Gwynne Duncan, Painter

Resident at Westbeth since 1970

Fountain Skating

One Christmas, my sister Rachel and I got matching blue bikes, and my sister Jane got a little red one. We would ride them in our courtyard around and around the center fountain, which was surrounded by a circle of round cement seating pedestals. We also roller-skated with those clip-on metal slide-to-fit skates that strapped onto your sneakers. And then one Christmas, we got real roller skates with the lace-up white boots. Sometimes we rode skateboards, and watched in awe as the teenage boys did skateboard tricks riding up ramps and off the cement block stage area in the courtyard. In the winter, the center fountain would freeze over, and a moat of ice would surround the wrought iron grate on top where the water shot up during the summer, and we would ice skate around the frozen fountain in circles. All the kids would gather in the communal courtyard, which was semipublic as it was connected to the sidewalk, and anyone could wander in.
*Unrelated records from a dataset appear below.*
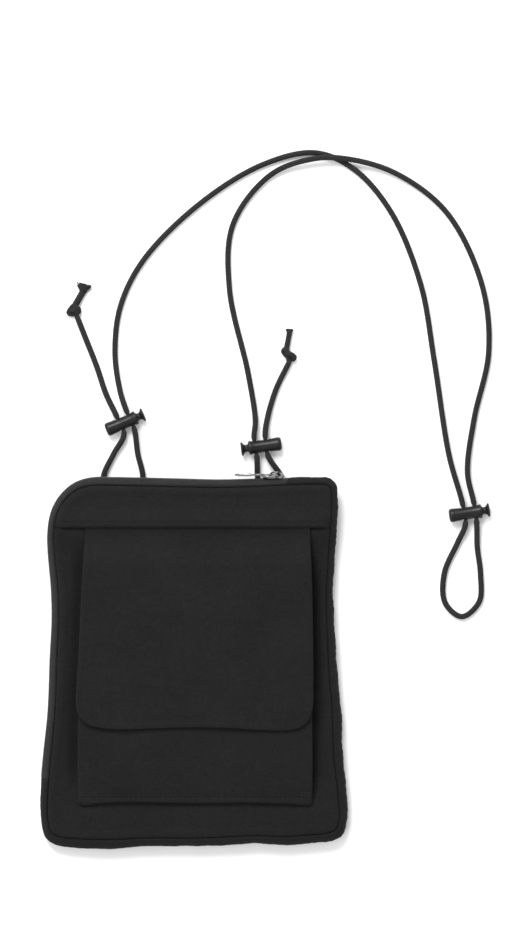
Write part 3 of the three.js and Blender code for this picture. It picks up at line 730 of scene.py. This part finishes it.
def rim_point(position, share, out=0.0):
    """A point of the rim, at a share of its height, moved outwards."""
    i = math.floor(position)
    part = position - i
    here = RIM[i % RIM_SAMPLES].lerp(RIM[(i + 1) % RIM_SAMPLES], part)
    inward = RIM_INWARD[i % RIM_SAMPLES].lerp(RIM_INWARD[(i + 1) % RIM_SAMPLES], part)
    above = min(1.0, max(0.0, (share - BULGE_AT) / (1 - BULGE_AT)))
    below = max(0.0, (BULGE_AT - share) / BULGE_AT)
    to_seam = here.z * math.sqrt(1 - above ** 2)
    inset = here.z * (above > 0) - to_seam * (above > 0) + BACK_INSET * below ** 2 - out * (to_seam > 0)
    x = here.x + inward.x * inset
    y = here.y + inward.y * inset
    groove = (SEAM_DEPTH - RIM_DROP) * bump(to_seam, 0.0, 0.6) * (above > 0.5)
    return Vector((x, y, mix(lift(y) + PANEL - 0.2, front_z(x, y) - RIM_DROP, share) - groove))


def rim_rows(low, high, rows):
    """Shares of the rim's height between two, closer together towards the front seam."""
    first, last = (math.asin(mix(-1, 1, share)) for share in (low, high))
    return [0.5 + 0.5 * math.sin(mix(first, last, r / (rows - 1))) for r in range(rows)]


STRIP_STEP = 0.5


def rim_strip(first, last, low, high, rows, out):
    """A grid over the rim between two positions and two shares of its height. out gives how far each
    point stands out."""
    columns = round((last - first) / STRIP_STEP) + 1
    points = []
    for share in rim_rows(low, high, rows):
        for c in range(columns):
            position = mix(first, last, c / (columns - 1))
            points.append(rim_point(position, share, out(position, share)))
    return points, grid_faces(rows, columns)


def gusset_bulge(position, share):
    """Slack and gathers of the gusset's cloth, and the dip where it is sewn to the front."""
    arc = position * RIM_STEP
    slack = ripple(arc, share * 8, 9, 0.55, 9.0) * math.sin(math.pi * share)
    gathers = 0.16 * math.sin(arc / 0.62 + 4 * noise.noise(Vector((arc / 6, share, 3.0))))
    right_side = 1.0 if RIM[math.floor(position) % RIM_SAMPLES].x > 60 else 0.45
    dip = -0.3 * bump(share, 0.0, 0.05)
    return slack + gathers * right_side * bump(share, 0.72, 0.35) + dip


gusset_points, gusset_faces = rim_strip(
    ZIP_LAST + 0.25, RIM_SAMPLES - 0.25, 0.0, 1.0, 34, gusset_bulge)
gusset = make("gusset_cloth", gusset_points, gusset_faces, GUSSET, slot="shell_fabric", nodes=["gusset"])
thicken(gusset, 0.7)


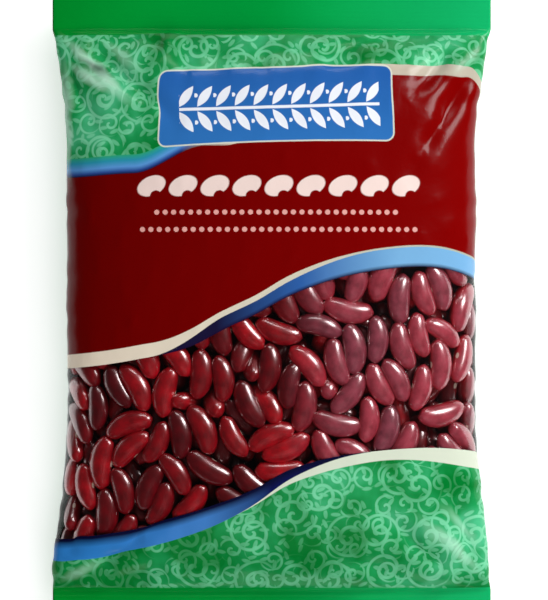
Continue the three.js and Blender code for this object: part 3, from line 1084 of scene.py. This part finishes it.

So it was a real meeting place for the building kids and adults, as well as kids from other neighborhoods who would hang out there regularly–plus a few unwanted gang members and drug addicts off the streets. But it was the West Village of the 1970s, when the streets were gritty and nearly empty. It was an edgy wasteland, but inhabited by the bohemian artists and homesteaders who contributed to making New York City so attractive with their culture and lifestyle.